The NBI says it interviewed more than 20 former and present Visayan Forum employees.

Oebanda denies any wrongdoing, but acknowledges administrative shortcomings in her organization. She is now desperately trying to provide explanations for these allegations. She insists the allegations stem from poor bookkeeping and operating in an environment where asking for a receipt is sometimes impossible – while at the same time having to meet U.S. accounting standards.

She says: “It’s a big lie. Let’s look at facts. If you look at their own audit findings, most all of their concerns are procedural which they disallowed. … We admit that these procedures internally could have been done better, but to say that the amount was stolen are unfounded. We are offended that there was lack of due process and the rush to judgment.”

Oebanda added the publicity around the allegations had already harmed her work. She said it was vital Visayan be allowed to explain its side of the story.

USAID would not comment on the case. Gloria Steele, USAID’s mission director in the Philippines, said the agency would continue to support the fight against human trafficking and that USAID is in touch with other anti-trafficking groups.

“We all think we are indispensable. But no one is. Truly,” Steele said. “I think always when there is a vacuum, it will always be filled. I think that’s the law of nature and a lot of groups are coming and providing the assistance that’s needed.”

To date no charges have been filed and Oebanda also refuses to rule-out that it could have been a set-up by forces who wanted to see the Visayan Forum go away.

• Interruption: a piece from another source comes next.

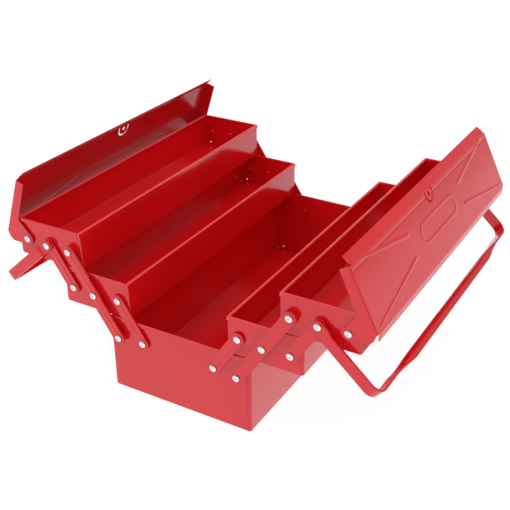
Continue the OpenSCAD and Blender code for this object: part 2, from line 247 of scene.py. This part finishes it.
def make(name, form, body, nodes, materials, bevel=0.0, pick=None):
    """Turns a form into a piece that rides on a body and stands for CAD nodes.

    pick(centre in mm, normal) gives the index of a face's material; without it every face has the first.
    """
    bm = bmesh.new()
    verts = [bm.verts.new([c * MM for c in p]) for p in form[0]]
    for face in form[1]:
        bm.faces.new([verts[i] for i in face])
    bmesh.ops.recalc_face_normals(bm, faces=bm.faces)
    for face in bm.faces:
        face.smooth = True
        if pick:
            face.material_index = pick(face.calc_center_median() / MM, face.normal)
    for edge in bm.edges:
        edge.smooth = edge.calc_face_angle(0.0) < math.radians(30)
    mesh = bpy.data.meshes.new(name)
    bm.to_mesh(mesh)
    bm.free()
    obj = bpy.data.objects.new(name, mesh)
    bpy.context.scene.collection.objects.link(obj)
    for material in materials:
        mesh.materials.append(material)
    if bevel:
        mod = obj.modifiers.new("edges", "BEVEL")
        mod.width, mod.segments = bevel * MM, 3
        mod.limit_method, mod.angle_limit = "ANGLE", math.radians(40)
        mod.harden_normals = True
    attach(obj, body)
    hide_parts(*nodes)
    return obj


# ---------------------------------------------------------------- materials
def shader(name):
    material = bpy.data.materials.new(name)
    material.use_nodes = True
    return material, material.node_tree, material.node_tree.nodes["Principled BSDF"]


def noise(tree, coords, scale, detail=2.0):
    node = tree.nodes.new("ShaderNodeTexNoise")
    node.inputs["Scale"].default_value = scale
    node.inputs["Detail"].default_value = detail
    tree.links.new(coords.outputs["Object"], node.inputs["Vector"])
    return node


def ramp(tree, source, low, high, start=0.3, stop=0.7):
    node = tree.nodes.new("ShaderNodeValToRGB")
    node.color_ramp.elements[0].position = start
    node.color_ramp.elements[1].position = stop
    node.color_ramp.elements[0].color = (*low, 1)
    node.color_ramp.elements[1].color = (*high, 1)
    tree.links.new(source, node.inputs["Fac"])
    return node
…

Oebanda is now fighting to keep her organization afloat in an ocean of paperwork. “Look at this. We are drowning with all these receipts,” she said.

“There are children and women the Visayan Forum is supposed to help. Every day that we are upset in the field, every day that we are not in the port, we are losing children. We are losing women to the traffickers and we don’t know what happened to them and that makes me really so, so mad.”

How much longer Oebanda will be able to continue fighting, and whether she will be able to return to the ports to rescue victims, will be up to the Philippines’ judicial system.